— Start of THE INPUT —

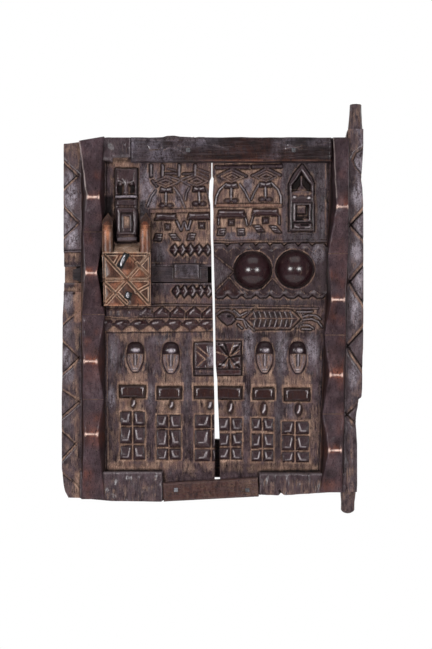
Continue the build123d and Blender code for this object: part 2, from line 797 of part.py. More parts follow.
export_step(right_plank.part, "parts/right_plank.step")

# ---- rails and batten --------------------------------------------------------------------------
with BuildPart() as top_rail:
    with BuildSketch(face_plane(rail_seat_level)):
        with Locations((top_rail_middle, rail_bottom)):
            Rectangle(top_rail_length, rail_height, align=(Align.CENTER, Align.MIN))
        with Locations(*top_nails):
            Rectangle(nail_hole, nail_hole, mode=Mode.SUBTRACT)
    extrude(amount=rail_thickness)
    chamfer(top_rail.faces().sort_by(Axis.Y)[0].outer_wire().edges(), rail_edge)
top_rail.part.label = "top_rail"
export_step(top_rail.part, "parts/top_rail.step")

with BuildPart() as bottom_rail:
    with BuildSketch(face_plane(rail_seat_level)):
        with Locations(bottom_rail_place):
            Rectangle(bottom_rail_length, bottom_rail_height)
        with Locations(*bottom_nails):
            Rectangle(nail_hole, nail_hole, mode=Mode.SUBTRACT)
    extrude(amount=rail_thickness)
    chamfer(bottom_rail.faces().sort_by(Axis.Y)[0].outer_wire().edges(), rail_edge)
bottom_rail.part.label = "bottom_rail"
export_step(bottom_rail.part, "parts/bottom_rail.step")

with BuildPart() as back_batten:
    with BuildSketch(face_plane(-batten_thickness)):
        with Locations((joint_x, batten_z)):
            Rectangle(2 * batten_reach, batten_height)
        with Locations(*batten_nails):
            Rectangle(nail_hole, nail_hole, mode=Mode.SUBTRACT)
    extrude(amount=batten_thickness)
    chamfer(back_batten.faces().sort_by(Axis.Y)[-1].outer_wire().edges(), rail_edge)
back_batten.part.label = "back_batten"
export_step(back_batten.part, "parts/back_batten.step")

# ---- nails -------------------------------------------------------------------------------------
rail_nail_length = rail_thickness + rail_nail_bite
batten_nail_length = batten_thickness + batten_nail_bite

with BuildPart() as top_rail_nails:
    with BuildSketch(face_plane(rail_level - rail_nail_length)):
        with Locations(*top_nails):
            Rectangle(nail_width, nail_width)
    extrude(amount=rail_nail_length)
    with BuildSketch(face_plane(rail_level)):
        with Locations(*top_nails):
            Rectangle(nail_head_width, nail_head_width)
    extrude(amount=nail_head_thickness)
top_rail_nails.part.label = "top_rail_nails"
export_step(top_rail_nails.part, "parts/top_rail_nails.step")

with BuildPart() as bottom_rail_nails:
    with BuildSketch(face_plane(rail_level - rail_nail_length)):
        with Locations(*bottom_nails):
            Rectangle(nail_width, nail_width)
    extrude(amount=rail_nail_length)
    with BuildSketch(face_plane(rail_level)):
        with Locations(*bottom_nails):
            Rectangle(nail_head_width, nail_head_width)
    extrude(amount=nail_head_thickness)
bottom_rail_nails.part.label = "bottom_rail_nails"
export_step(bottom_rail_nails.part, "parts/bottom_rail_nails.step")

with BuildPart() as back_batten_nails:
    with BuildSketch(face_plane(-batten_thickness)):
        with Locations(*batten_nails):
            Rectangle(nail_width, nail_width)
    extrude(amount=batten_nail_length)
    with BuildSketch(face_plane(-batten_thickness)):
        with Locations(*batten_nails):
            Rectangle(nail_head_width, nail_head_width)
    extrude(amount=-nail_head_thickness)
back_batten_nails.part.label = "back_batten_nails"
export_step(back_batten_nails.part, "parts/back_batten_nails.step")

# ---- lock case: a box with two horns, chiselled out behind -------------------------------------
well_floor = tumbler_rest_z - tumbler_drop + tumbler_length - tumbler_clearance
well_top = tumbler_rest_z + tumbler_length + tumbler_head_height + tumbler_lift + tumbler_clearance
tumbler_xs = [case_middle + offset for offset in tumbler_offsets]

with BuildPart() as lock_case:
    case_waist = (case_top + case_bottom) / 2
    with BuildSketch(face_plane(ground)):
        with BuildLine():
            Polyline(
                (case_left + case_foot_inset, case_bottom),
                (case_right, case_bottom),
                (case_right, case_top),
                (case_left, case_top),
                close=True,
            )
        make_face()
        for left in (case_left, case_right - horn_width):
            with BuildLine():
                Polyline(
                    (left, case_top),
                    (left + horn_width, case_top),
                    (left + horn_width, case_top + horn_height - horn_arch_drop),
                    (left + horn_width / 2, case_top + horn_height),
                    (left, case_top + horn_height - horn_arch_drop),
                    close=True,
                )
            make_face()
    extrude(amount=case_level - ground)
    # The horns turn back above their shoulders.
    with BuildSketch(Plane.YZ.offset(case_middle)):
        with BuildLine():
            Polyline(
                (pivot_depth - case_level, case_top + horn_shoulder),
                (pivot_depth - horn_tip_level, case_top + horn_height),
                (pivot_depth - case_level, case_top + horn_height),
                close=True,
            )
        make_face()
    extrude(amount=case_width, both=True, mode=Mode.SUBTRACT)
    # The slope between the horns.
    with BuildSketch(Plane.YZ.offset(case_middle)):
        with BuildLine():
            Polyline(
                (pivot_depth - ground, case_top),
                (pivot_depth - case_level, case_top),
                (pivot_depth - ground, case_top + case_apron),
                close=True,
            )
        make_face()
    extrude(amount=case_width / 2 - horn_width, both=True)
    # The bolt's passage, the tumblers' wells and the staples' holes.
    with BuildSketch(face_plane(ground)):
        with Locations((case_middle, bolt_z)):
            Rectangle(case_width, bolt_height + 2 * bolt_clearance)
    extrude(amount=bolt_front + bolt_clearance - ground, mode=Mode.SUBTRACT)
    shank_well = tumbler_width + 2 * tumbler_clearance
    head_well = tumbler_head_width + 2 * tumbler_clearance
    with BuildSketch(face_plane(ground)):
        with Locations(*[(x, well_top) for x in tumbler_xs]):
            Rectangle(shank_well, well_top - bolt_z, align=(Align.CENTER, Align.MAX))
            Rectangle(head_well, well_top - well_floor, align=(Align.CENTER, Align.MAX))
    well_front = tumbler_level + tumbler_width / 2 + tumbler_clearance
    extrude(amount=well_front - ground, mode=Mode.SUBTRACT)
    with BuildSketch(face_plane(ground)):
        with Locations(*staples):
            Rectangle(nail_hole, nail_hole)
    extrude(amount=case_level - ground, mode=Mode.SUBTRACT)
    # The cross and the bars cut into its face.
    face_lines = path((case_left, case_top), (case_right, case_bottom))
    face_lines += path((case_left, case_bottom), (case_right, case_top))
    face_lines += path((case_left, case_waist), (case_right, case_waist))
    face_lines += path((case_middle, case_top), (case_right, case_waist))
    face_lines += path((case_left, case_waist), (case_middle, case_bottom))
    add(grooves(face_lines, case_level), mode=Mode.SUBTRACT)
lock_case.part.label = "lock_case"
export_step(lock_case.part, "parts/lock_case.step")

# ---- bolt --------------------------------------------------------------------------------------
with BuildPart() as lock_bolt:
    half = bolt_height / 2
    tip_half = bolt_tip_height / 2
    with BuildSketch(face_plane(bolt_floor + bolt_clearance)):
        with BuildLine():
            Polyline(
                (bolt_left, bolt_z - tip_half),
                (bolt_left + bolt_tip_length, bolt_z - half),
                (bolt_right, bolt_z - half),
                (bolt_right, bolt_z + half),
                (bolt_left + bolt_tip_length, bolt_z + half),
                (bolt_left, bolt_z + tip_half),
                close=True,
            )
        make_face()
    extrude(amount=bolt_thickness)
    with BuildSketch(face_plane(ground + bolt_clearance)):
        with Locations(((grip_left + grip_right) / 2, bolt_z + grip_lift)):
            Rectangle(grip_length, grip_height)
    extrude(amount=grip_level - ground - bolt_clearance, taper=grip_taper)
    # The tumblers' pockets stand under the tumblers once the bolt is thrown.
    pockets = [(x + bolt_throw, bolt_z + half) for x in tumbler_xs]
    pocket_width = tumbler_width + 2 * tumbler_pocket_clearance
    with BuildSketch(face_plane(tumbler_level - pocket_width / 2)):
        with Locations(*pockets):
            Rectangle(pocket_width, half + key_drop, align=(Align.CENTER, Align.MAX))
    extrude(amount=pocket_width, mode=Mode.SUBTRACT)
    key_left = min(tumbler_xs) + bolt_throw - key_end
    with BuildSketch(face_plane(key_level - key_width / 2)):
        with Locations((key_left, bolt_z - key_drop)):
            Rectangle(bolt_right - key_left, key_height, align=(Align.MIN, Align.CENTER))
    extrude(amount=key_width, mode=Mode.SUBTRACT)
lock_bolt.part.label = "lock_bolt"
export_step(lock_bolt.part, "parts/lock_bolt.step")

# ---- tumblers ----------------------------------------------------------------------------------
for number, x in enumerate(tumbler_xs, start=1):
    with BuildPart() as tumbler:
        with BuildSketch(face_plane(tumbler_level - tumbler_width / 2)):
            with Locations((x, tumbler_rest_z)):
                Rectangle(tumbler_width, tumbler_length, align=(Align.CENTER, Align.MIN))
            with Locations((x, tumbler_rest_z + tumbler_length)):
                Rectangle(tumbler_head_width, tumbler_head_height, align=(Align.CENTER, Align.MIN))
        extrude(amount=tumbler_width)
    tumbler.part.label = f"tumbler_{number}"
    export_step(tumbler.part, f"parts/tumbler_{number}.step")

# ---- staples: a dished plate on the case, and a shank bent over behind the plank ---------------
plates = (
    ("upper_lock_staple", staples[0], upper_plate_width, upper_plate_height, upper_staple_tilt),
    ("lower_lock_staple", staples[1], lower_plate_width, lower_plate_height, lower_staple_tilt),
)
for name, (x, z), width, height, tilt in plates:
    with BuildPart() as staple:
        with BuildSketch(face_plane(case_level)):
            with Locations(Location((x, z), tilt)):
                Rectangle(width, height)
        extrude(amount=staple_plate)
        with BuildSketch(face_plane(case_level + staple_plate - plate_dish)):
            with Locations(Location((x, z), tilt)):
                Rectangle(width - 2 * plate_rim, height - 2 * plate_rim)
        extrude(amount=plate_dish, mode=Mode.SUBTRACT)
        with BuildSketch(face_plane(-nail_width)):
            with Locations((x, z)):
                Rectangle(nail_width, nail_width)
        extrude(amount=case_level + nail_width)
        with BuildSketch(face_plane(-nail_width)):
            with Locations((x, z + nail_width / 2)):
                Rectangle(nail_width, staple_clinch, align=(Align.CENTER, Align.MAX))
        extrude(amount=nail_width)
    staple.part.label = name
    export_step(staple.part, f"parts/{name}.step")
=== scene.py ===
from math import cos, pi, radians, sin

import bpy
import numpy as np
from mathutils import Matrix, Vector
from mathutils.geometry import delaunay_2d_cdt


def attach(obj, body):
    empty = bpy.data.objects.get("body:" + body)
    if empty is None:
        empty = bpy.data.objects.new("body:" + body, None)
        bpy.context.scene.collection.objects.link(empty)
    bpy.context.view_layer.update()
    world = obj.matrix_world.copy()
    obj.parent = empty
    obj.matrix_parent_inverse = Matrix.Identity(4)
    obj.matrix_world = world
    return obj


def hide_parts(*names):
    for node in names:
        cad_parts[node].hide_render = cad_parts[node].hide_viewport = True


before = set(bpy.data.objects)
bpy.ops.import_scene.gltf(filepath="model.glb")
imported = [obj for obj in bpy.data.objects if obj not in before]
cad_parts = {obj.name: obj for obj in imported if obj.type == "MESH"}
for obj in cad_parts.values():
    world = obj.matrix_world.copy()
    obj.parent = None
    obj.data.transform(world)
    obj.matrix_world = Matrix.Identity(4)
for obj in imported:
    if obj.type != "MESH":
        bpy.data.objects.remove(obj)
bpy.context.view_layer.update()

# Places on the door's face are counted on a 2 mm grid: u to the right, v downwards. Levels are in mm
# forward of the planks' back face, and the frame itself is in metres.
PITCH = 2.0
U0, V0 = 348.2, 506.0  # the frame's origin on that grid
PIVOT_DEPTH = 18.0

GROUND = 24.0  # the carved fields
BAND = 36.0  # the bands along the door's two side edges
CORNER = 42.0  # the raised corners beside the rails
SEAT = 22.0  # the floors that carry both rails
RECESS = 27.0  # the sunk places above the tall figure and where the bolt leaves the door
WAIST, CREST = 46, 64  # the ridges, where they are slack and where they peak
EDGE_FLOOR, FIELD_FLOOR = 33.0, 19.0  # the ridges' feet, towards the band and towards the field
BOLT_V, CHANNEL_HALF, CHANNEL_FLOOR = 274.5, 7.9, 11.8
TUNNEL_ROOF = 36.4

# What each point carries for its material. The dark tone is mostly painted shade: in creases and hollows, at
# the feet and steep sides of forms, and as painted shadows; a little of it is darker wood.
# The wear tone is bare wood on worn edges and also painted highlights; the copper tone is a copper colour,
# and on the ridges' peaks and the lock's horns a painted highlight; the pale tone is paler wood, and on the
# masks' brows, the bolt's grip and the iron plates a painted highlight.
TONES = ("mud", "wear", "shine", "pale", "red", "dark", "copper")


def to_x(u):
    return (np.asarray(u, float) - U0) * PITCH / 1000


def to_z(v):
    return (V0 - np.asarray(v, float)) * PITCH / 1000


def to_y(level):
    return (PIVOT_DEPTH - np.asarray(level, float)) / 1000


def placed(u, v, level):
    """A list of points in the frame."""
    return np.stack([to_x(u), to_y(level), to_z(v)], axis=-1).reshape(-1, 3)


# ---- numbers over a surface --------------------------------------------------------------------
def ramp(value):
    """A value held between 0 and 1."""
    return np.clip(value, 0, 1)


def fade(distance, reach):
    """1 at a place, and down to 0 at its reach."""
    return np.clip(1 - distance / reach, 0, 1)


def bell(value, width):
    return np.exp(-((value / width) ** 2))


def noise(a, b, period, seed):
    """Smooth value noise from -1 to 1."""
    count = 128
    table = np.random.default_rng(seed).uniform(-1, 1, (count, count))
    a, b = np.asarray(a, float) / period, np.asarray(b, float) / period
    ia, ib = np.floor(a).astype(int), np.floor(b).astype(int)
    fa, fb = a - ia, b - ib
    fa, fb = fa * fa * (3 - 2 * fa), fb * fb * (3 - 2 * fb)
    near_a, far_a, near_b, far_b = ia % count, (ia + 1) % count, ib % count, (ib + 1) % count
    low = table[near_a, near_b] * (1 - fa) + table[far_a, near_b] * fa
    high = table[near_a, far_b] * (1 - fa) + table[far_a, far_b] * fa
    return low * (1 - fb) + high * fb


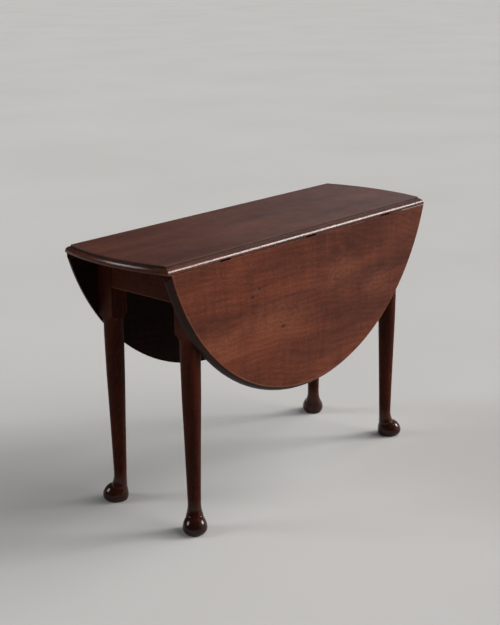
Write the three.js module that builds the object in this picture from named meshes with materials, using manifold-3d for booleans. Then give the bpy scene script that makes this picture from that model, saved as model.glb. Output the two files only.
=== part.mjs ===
// An oval drop leaf table: a fixed board with a hanging leaf along each long side.
// Two legs stand still and two swing out on wooden knuckle joints to hold the leaves up.
// Millimetres, +Z up. The origin is on the floor under the middle of the board.
// The hinge lines run along X. The front is the -Y side and the left end is the -X end.
import * as THREE from 'three';
import { mergeVertices } from 'three/addons/utils/BufferGeometryUtils.js';
import Module from 'manifold-3d';

// ---- Driving dimensions ----
const HEIGHT = 720;
const TOP_THICKNESS = 20;
const OVAL_HALF_LENGTH = 550;
const OVAL_HALF_WIDTH = 580;
const HINGE_LINE_Y = 168.5;
const FILLET = 4;
const EDGE_INSET = 12;
const COVE_CLEARANCE = 0.8;

const LEG_X = 412;
const LEG_Y = 138.5;
const BLOCK_WIDTH = 53;
const BLOCK_BOTTOM = 512;
const PAD_OFFSET = 13;
const PAD_RADIUS = 31;
const FLARE_TOP = 70;
const FLARE_LEAN = 0.12;

const RAIL_BOTTOM = 602;
const OUTER_RAIL_THICKNESS = 26;
const INNER_RAIL_THICKNESS = 22;
const END_RAIL_THICKNESS = 24;
const END_RAIL_SETBACK = 2;
const FLY_RAIL_DROP = 5;
const TENON_THICKNESS = 9;
const TENON_BOTTOM = 618;
const TENON_TOP = 684;
const TENON_LENGTH = 25;
const STUB_TENON_LENGTH = 8;
const REBATE_SKIN = 13.5;

const KNUCKLE_COUNT = 5;
const KNUCKLE_CLEARANCE = 0.7;
const KNUCKLE_PIN_RADIUS = 3.5;
const PEG_RADIUS = 3.5;
const GAP = 0.3;

const HINGE_POSITIONS = [-330, 0, 330];
const HINGE_WIDTH = 38;
const BARREL_RADIUS = 3.2;
const PLATE_THICKNESS = 2;
const BOARD_PLATE_REACH = 38;
const LEAF_PLATE_REACH = 62;
const HINGE_PIN_RADIUS = 1.5;
const TURNING_CLEARANCE = 0.5;

const GLUE_BLOCK_SIZE = 24;
const GLUE_BLOCK_LENGTH = 90;
const SCREW_TILT = THREE.MathUtils.degToRad(12);
const SCREW_SHANK_RADIUS = 2.5;
const SCREW_HEAD_RADIUS = 4.8;
const SCREW_HEAD_HEIGHT = 3;
const POCKET_RADIUS = 8;
const POCKET_TOP = 662;
const SCREW_TIP = 712;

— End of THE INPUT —

Start at the line with "extrude(amount=case_level + nail_width)", stop at the line with "imported = [obj", and return every line in that stretch exactly, those two included.

        extrude(amount=case_level + nail_width)
        with BuildSketch(face_plane(-nail_width)):
            with Locations((x, z + nail_width / 2)):
                Rectangle(nail_width, staple_clinch, align=(Align.CENTER, Align.MAX))
        extrude(amount=nail_width)
    staple.part.label = name
    export_step(staple.part, f"parts/{name}.step")
=== scene.py ===
from math import cos, pi, radians, sin

import bpy
import numpy as np
from mathutils import Matrix, Vector
from mathutils.geometry import delaunay_2d_cdt


def attach(obj, body):
    empty = bpy.data.objects.get("body:" + body)
    if empty is None:
        empty = bpy.data.objects.new("body:" + body, None)
        bpy.context.scene.collection.objects.link(empty)
    bpy.context.view_layer.update()
    world = obj.matrix_world.copy()
    obj.parent = empty
    obj.matrix_parent_inverse = Matrix.Identity(4)
    obj.matrix_world = world
    return obj


def hide_parts(*names):
    for node in names:
        cad_parts[node].hide_render = cad_parts[node].hide_viewport = True


before = set(bpy.data.objects)
bpy.ops.import_scene.gltf(filepath="model.glb")
imported = [obj for obj in bpy.data.objects if obj not in before]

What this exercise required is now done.